Information supplied:
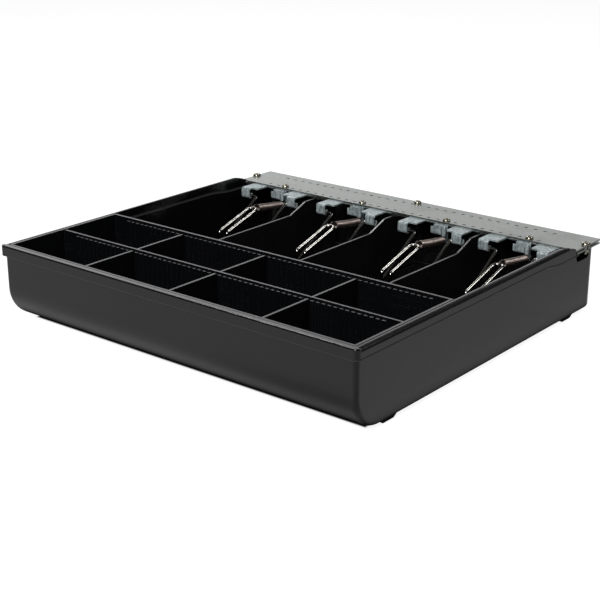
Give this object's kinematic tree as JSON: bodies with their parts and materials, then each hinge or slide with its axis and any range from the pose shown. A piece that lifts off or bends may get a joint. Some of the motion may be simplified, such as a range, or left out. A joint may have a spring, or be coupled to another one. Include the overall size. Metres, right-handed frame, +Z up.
{
  "type": "coin tray",
  "caption": "Till drawer insert with a lift-out coin section, loose coin dividers, note compartments and sprung bill clips on a slotted steel bar.",
  "frame": {"origin": "on the surface the tray stands on, under the middle of its width and depth", "axes": "+X to the right along the width, +Y to the rear where the steel bar is, +Z up"},
  "size_m": [0.4044, 0.374, 0.075],
  "materials": {
    "tray_plastic": "fine-grained black moulding",
    "coin_tray_plastic": "fine-grained black moulding",
    "divider_plastic": "fine-grained black moulding",
    "bill_divider_plastic": "fine-grained black moulding",
    "foot_rubber": "matt black",
    "upper_plate_steel": "zinc-plated sheet",
    "lower_plate_steel": "zinc-plated sheet",
    "bracket_steel": "zinc-plated sheet",
    "clip_wire": "dark nickel-plated wire",
    "spring_wire": "bare spring wire",
    "screw_steel": "nickel-plated, slightly brassy",
    "nut_steel": "zinc-plated"
  },
  "bodies": {
    "tray": {"bill_divider_left": "bill_divider_plastic", "bill_divider_middle": "bill_divider_plastic", "bill_divider_right": "bill_divider_plastic", "carrier_screw_1": "screw_steel", "carrier_screw_2": "screw_steel", "carrier_screw_3": "screw_steel", "carrier_screw_4": "screw_steel", "clip_bracket_1": "bracket_steel", "clip_bracket_2": "bracket_steel", "clip_bracket_3": "bracket_steel", "clip_bracket_4": "bracket_steel", "clip_spring_1": "spring_wire", "clip_spring_2": "spring_wire", "clip_spring_3": "spring_wire", "clip_spring_4": "spring_wire", "end_nut_left": "nut_steel", "end_nut_right": "nut_steel", "end_screw_left": "screw_steel", "end_screw_right": "screw_steel", "foot_1": "foot_rubber", "foot_2": "foot_rubber", "foot_3": "foot_rubber", "foot_4": "foot_rubber", "lower_plate": "lower_plate_steel", "rear_screw": "screw_steel", "tray_body": "tray_plastic", "upper_plate": "upper_plate_steel"},
    "coin_section": {"coin_tray": "coin_tray_plastic"},
    "clip_1": {"bill_clip_1": "clip_wire"},
    "clip_2": {"bill_clip_2": "clip_wire"},
    "clip_3": {"bill_clip_3": "clip_wire"},
    "clip_4": {"bill_clip_4": "clip_wire"},
    "coin_divider_front_left_body": {"coin_divider_front_left": "divider_plastic"},
    "coin_divider_front_middle_body": {"coin_divider_front_middle": "divider_plastic"},
    "coin_divider_front_right_body": {"coin_divider_front_right": "divider_plastic"},
    "coin_divider_rear_left_body": {"coin_divider_rear_left": "divider_plastic"},
    "coin_divider_rear_middle_body": {"coin_divider_rear_middle": "divider_plastic"},
    "coin_divider_rear_right_body": {"coin_divider_rear_right": "divider_plastic"}
  },
  "joints": [
    {"name": "clip_hinge_1", "type": "hinge", "parent": "tray", "child": "clip_1", "pos_m": [-0.1442, 0.1233, 0.0595], "axis": [-1, 0, 0], "range_deg": [0, 75], "stiffness_Nm_per_rad": 0.03, "springref_deg": -34.38, "deforming": ["clip_spring_1"]},
    {"name": "clip_hinge_2", "type": "hinge", "parent": "tray", "child": "clip_2", "pos_m": [-0.0432, 0.1233, 0.0595], "axis": [-1, 0, 0], "range_deg": [0, 75], "stiffness_Nm_per_rad": 0.03, "springref_deg": -34.38, "deforming": ["clip_spring_2"]},
    {"name": "clip_hinge_3", "type": "hinge", "parent": "tray", "child": "clip_3", "pos_m": [0.0578, 0.1233, 0.0595], "axis": [-1, 0, 0], "range_deg": [0, 75], "stiffness_Nm_per_rad": 0.03, "springref_deg": -34.38, "deforming": ["clip_spring_3"]},
    {"name": "clip_hinge_4", "type": "hinge", "parent": "tray", "child": "clip_4", "pos_m": [0.1487, 0.1233, 0.0595], "axis": [-1, 0, 0], "range_deg": [0, 75], "stiffness_Nm_per_rad": 0.03, "springref_deg": -34.38, "deforming": ["clip_spring_4"]},
    {"name": "coin_section_lift", "type": "slide", "parent": "tray", "child": "coin_section", "axis": [0, 0, 1], "range_m": [0, 0.12]},
    {"name": "coin_divider_front_left_lift", "type": "slide", "parent": "coin_section", "child": "coin_divider_front_left_body", "axis": [0, 0, 1], "range_m": [0, 0.07]},
    {"name": "coin_divider_front_middle_lift", "type": "slide", "parent": "coin_section", "child": "coin_divider_front_middle_body", "axis": [0, 0, 1], "range_m": [0, 0.07]},
    {"name": "coin_divider_front_right_lift", "type": "slide", "parent": "coin_section", "child": "coin_divider_front_right_body", "axis": [0, 0, 1], "range_m": [0, 0.07]},
    {"name": "coin_divider_rear_left_lift", "type": "slide", "parent": "coin_section", "child": "coin_divider_rear_left_body", "axis": [0, 0, 1], "range_m": [0, 0.07]},
    {"name": "coin_divider_rear_middle_lift", "type": "slide", "parent": "coin_section", "child": "coin_divider_rear_middle_body", "axis": [0, 0, 1], "range_m": [0, 0.07]},
    {"name": "coin_divider_rear_right_lift", "type": "slide", "parent": "coin_section", "child": "coin_divider_rear_right_body", "axis": [0, 0, 1], "range_m": [0, 0.07]}
  ]
}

Exercise:
Reproduce the data shown above exactly.

Expected output:
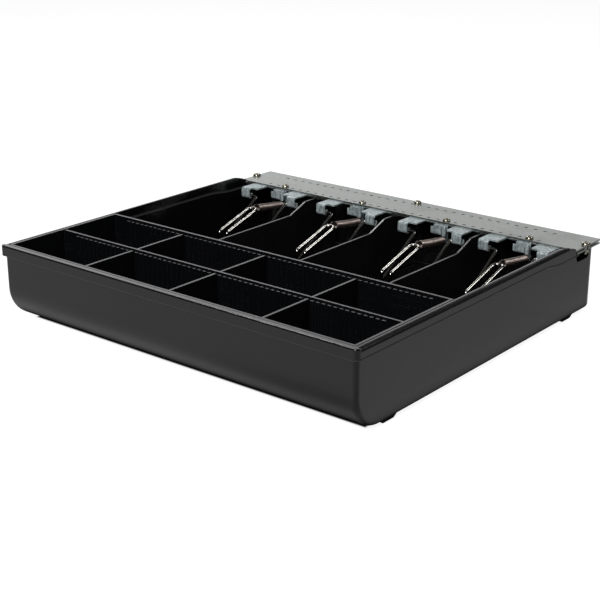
Give this object's kinematic tree as JSON: bodies with their parts and materials, then each hinge or slide with its axis and any range from the pose shown. A piece that lifts off or bends may get a joint. Some of the motion may be simplified, such as a range, or left out. A joint may have a spring, or be coupled to another one. Include the overall size. Metres, right-handed frame, +Z up.
{
  "type": "coin tray",
  "caption": "Till drawer insert with a lift-out coin section, loose coin dividers, note compartments and sprung bill clips on a slotted steel bar.",
  "frame": {"origin": "on the surface the tray stands on, under the middle of its width and depth", "axes": "+X to the right along the width, +Y to the rear where the steel bar is, +Z up"},
  "size_m": [0.4044, 0.374, 0.075],
  "materials": {
    "tray_plastic": "fine-grained black moulding",
    "coin_tray_plastic": "fine-grained black moulding",
    "divider_plastic": "fine-grained black moulding",
    "bill_divider_plastic": "fine-grained black moulding",
    "foot_rubber": "matt black",
    "upper_plate_steel": "zinc-plated sheet",
    "lower_plate_steel": "zinc-plated sheet",
    "bracket_steel": "zinc-plated sheet",
    "clip_wire": "dark nickel-plated wire",
    "spring_wire": "bare spring wire",
    "screw_steel": "nickel-plated, slightly brassy",
    "nut_steel": "zinc-plated"
  },
  "bodies": {
    "tray": {"bill_divider_left": "bill_divider_plastic", "bill_divider_middle": "bill_divider_plastic", "bill_divider_right": "bill_divider_plastic", "carrier_screw_1": "screw_steel", "carrier_screw_2": "screw_steel", "carrier_screw_3": "screw_steel", "carrier_screw_4": "screw_steel", "clip_bracket_1": "bracket_steel", "clip_bracket_2": "bracket_steel", "clip_bracket_3": "bracket_steel", "clip_bracket_4": "bracket_steel", "clip_spring_1": "spring_wire", "clip_spring_2": "spring_wire", "clip_spring_3": "spring_wire", "clip_spring_4": "spring_wire", "end_nut_left": "nut_steel", "end_nut_right": "nut_steel", "end_screw_left": "screw_steel", "end_screw_right": "screw_steel", "foot_1": "foot_rubber", "foot_2": "foot_rubber", "foot_3": "foot_rubber", "foot_4": "foot_rubber", "lower_plate": "lower_plate_steel", "rear_screw": "screw_steel", "tray_body": "tray_plastic", "upper_plate": "upper_plate_steel"},
    "coin_section": {"coin_tray": "coin_tray_plastic"},
    "clip_1": {"bill_clip_1": "clip_wire"},
    "clip_2": {"bill_clip_2": "clip_wire"},
    "clip_3": {"bill_clip_3": "clip_wire"},
    "clip_4": {"bill_clip_4": "clip_wire"},
    "coin_divider_front_left_body": {"coin_divider_front_left": "divider_plastic"},
    "coin_divider_front_middle_body": {"coin_divider_front_middle": "divider_plastic"},
    "coin_divider_front_right_body": {"coin_divider_front_right": "divider_plastic"},
    "coin_divider_rear_left_body": {"coin_divider_rear_left": "divider_plastic"},
    "coin_divider_rear_middle_body": {"coin_divider_rear_middle": "divider_plastic"},
    "coin_divider_rear_right_body": {"coin_divider_rear_right": "divider_plastic"}
  },
  "joints": [
    {"name": "clip_hinge_1", "type": "hinge", "parent": "tray", "child": "clip_1", "pos_m": [-0.1442, 0.1233, 0.0595], "axis": [-1, 0, 0], "range_deg": [0, 75], "stiffness_Nm_per_rad": 0.03, "springref_deg": -34.38, "deforming": ["clip_spring_1"]},
    {"name": "clip_hinge_2", "type": "hinge", "parent": "tray", "child": "clip_2", "pos_m": [-0.0432, 0.1233, 0.0595], "axis": [-1, 0, 0], "range_deg": [0, 75], "stiffness_Nm_per_rad": 0.03, "springref_deg": -34.38, "deforming": ["clip_spring_2"]},
    {"name": "clip_hinge_3", "type": "hinge", "parent": "tray", "child": "clip_3", "pos_m": [0.0578, 0.1233, 0.0595], "axis": [-1, 0, 0], "range_deg": [0, 75], "stiffness_Nm_per_rad": 0.03, "springref_deg": -34.38, "deforming": ["clip_spring_3"]},
    {"name": "clip_hinge_4", "type": "hinge", "parent": "tray", "child": "clip_4", "pos_m": [0.1487, 0.1233, 0.0595], "axis": [-1, 0, 0], "range_deg": [0, 75], "stiffness_Nm_per_rad": 0.03, "springref_deg": -34.38, "deforming": ["clip_spring_4"]},
    {"name": "coin_section_lift", "type": "slide", "parent": "tray", "child": "coin_section", "axis": [0, 0, 1], "range_m": [0, 0.12]},
    {"name": "coin_divider_front_left_lift", "type": "slide", "parent": "coin_section", "child": "coin_divider_front_left_body", "axis": [0, 0, 1], "range_m": [0, 0.07]},
    {"name": "coin_divider_front_middle_lift", "type": "slide", "parent": "coin_section", "child": "coin_divider_front_middle_body", "axis": [0, 0, 1], "range_m": [0, 0.07]},
    {"name": "coin_divider_front_right_lift", "type": "slide", "parent": "coin_section", "child": "coin_divider_front_right_body", "axis": [0, 0, 1], "range_m": [0, 0.07]},
    {"name": "coin_divider_rear_left_lift", "type": "slide", "parent": "coin_section", "child": "coin_divider_rear_left_body", "axis": [0, 0, 1], "range_m": [0, 0.07]},
    {"name": "coin_divider_rear_middle_lift", "type": "slide", "parent": "coin_section", "child": "coin_divider_rear_middle_body", "axis": [0, 0, 1], "range_m": [0, 0.07]},
    {"name": "coin_divider_rear_right_lift", "type": "slide", "parent": "coin_section", "child": "coin_divider_rear_right_body", "axis": [0, 0, 1], "range_m": [0, 0.07]}
  ]
}